RotR Rulebook p6 wrote:
If a card calls for a die roll that affects multiple characters (for example, if it says that each character at a location is dealt 1d4 damage), roll separately for each character.

And I think this might have been mentioned before. So I'm searching for more.

EDIT: Yup. Here it is.


Calthaer wrote:
What makes most sense thematically is that the villain had a monster guarding him...you encountered it...the monster in this case blew everyone away from the location (or to the location). The villain's cadre just sent everyone away while the big bad sat in the background laughing maniacally at your hapless attempts to reach him due to his lackey. Encounter ends; you're all somewhere else, and the villain is undefeated. Pick up the pieces and try again.

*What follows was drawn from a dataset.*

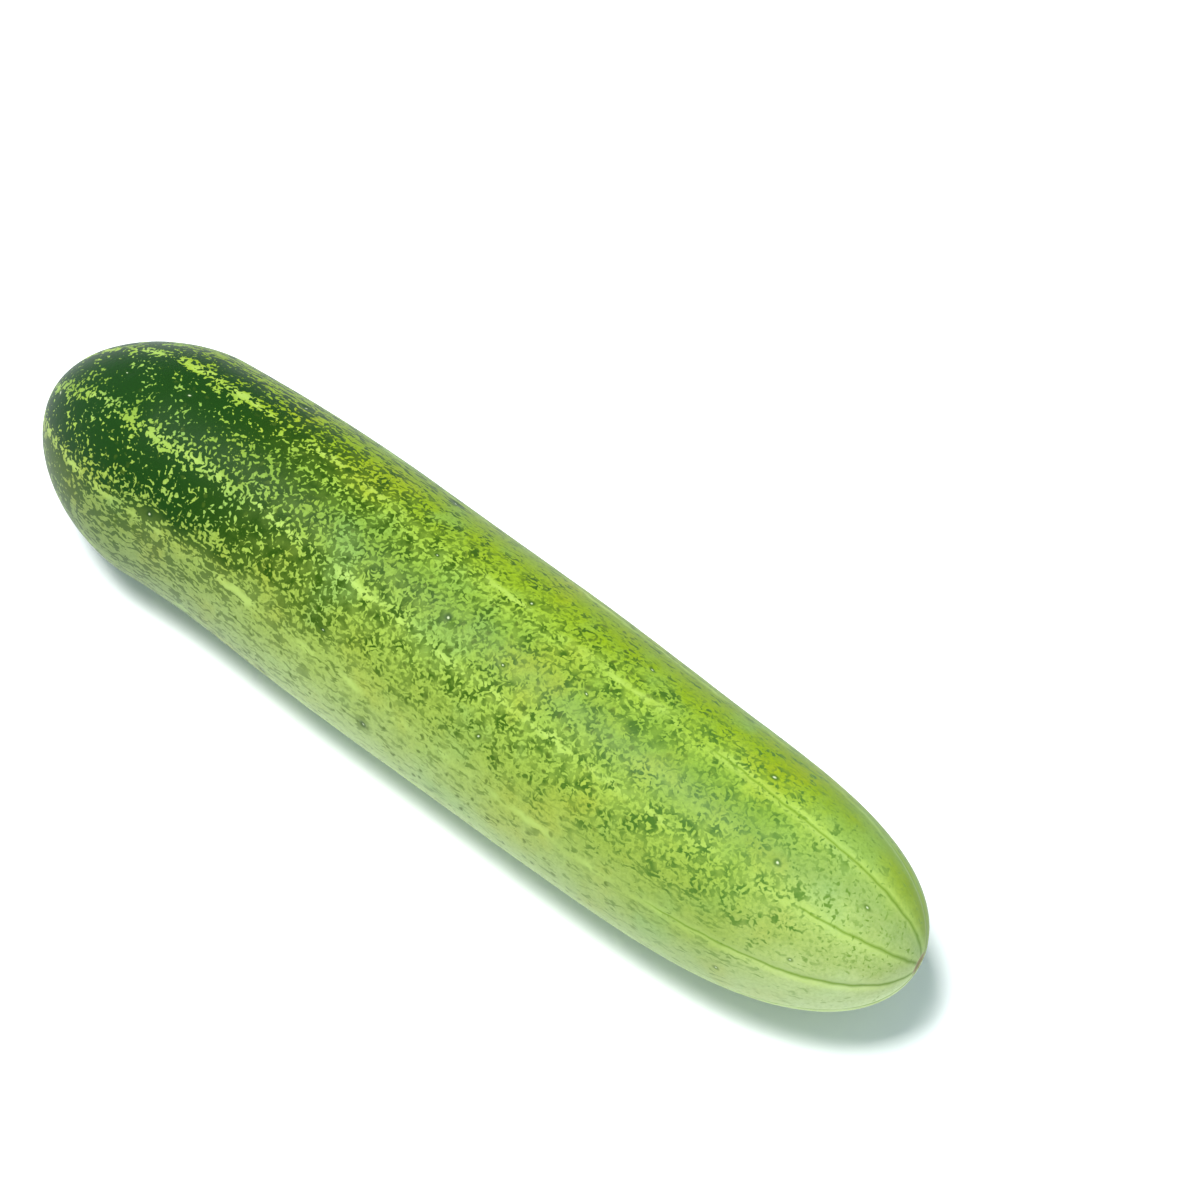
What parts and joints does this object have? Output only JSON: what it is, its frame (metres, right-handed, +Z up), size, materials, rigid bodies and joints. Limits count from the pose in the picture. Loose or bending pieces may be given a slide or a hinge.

This is what I hope the resolution is. If the water elemental or roc or whatever whisks you away because you lost to it, it doesn't seem right that you get to fight the villain from some remote location. Just like you don't get to fight the villain if first you lose to the Ghoul and have to end your turn early.


Thematically it is weird, but mechanics > theme in a game with randomness. Thematically it makes no sense to run into a Zombie Giant in the general store. But that doesn't mean you don't have to deal with one if you draw it.


nondeskript wrote:
Thematically it is weird, but mechanics > theme in a game with randomness. Thematically it makes no sense to run into a Zombie Giant in the general store. But that doesn't mean you don't have to deal with one if you draw it.

I understand that ya gotta allow for abstraction and mechanics is what makes a card game fun. But consistency is part of mechanics and if the Ghoul can defeat you and end the encounter then it seems that getting sent to another location should behave accordingly. Plus it avoids all the complicated questions of different location interactions like my character got sent to the Goblin Fortress and is now fighting a Goblin villain who's at the Old Light, what modifiers do I use?

It seems less complicated and more thematic to just rule that you aren't at the villain's location anymore so the encounter is over and the villain is undefeated.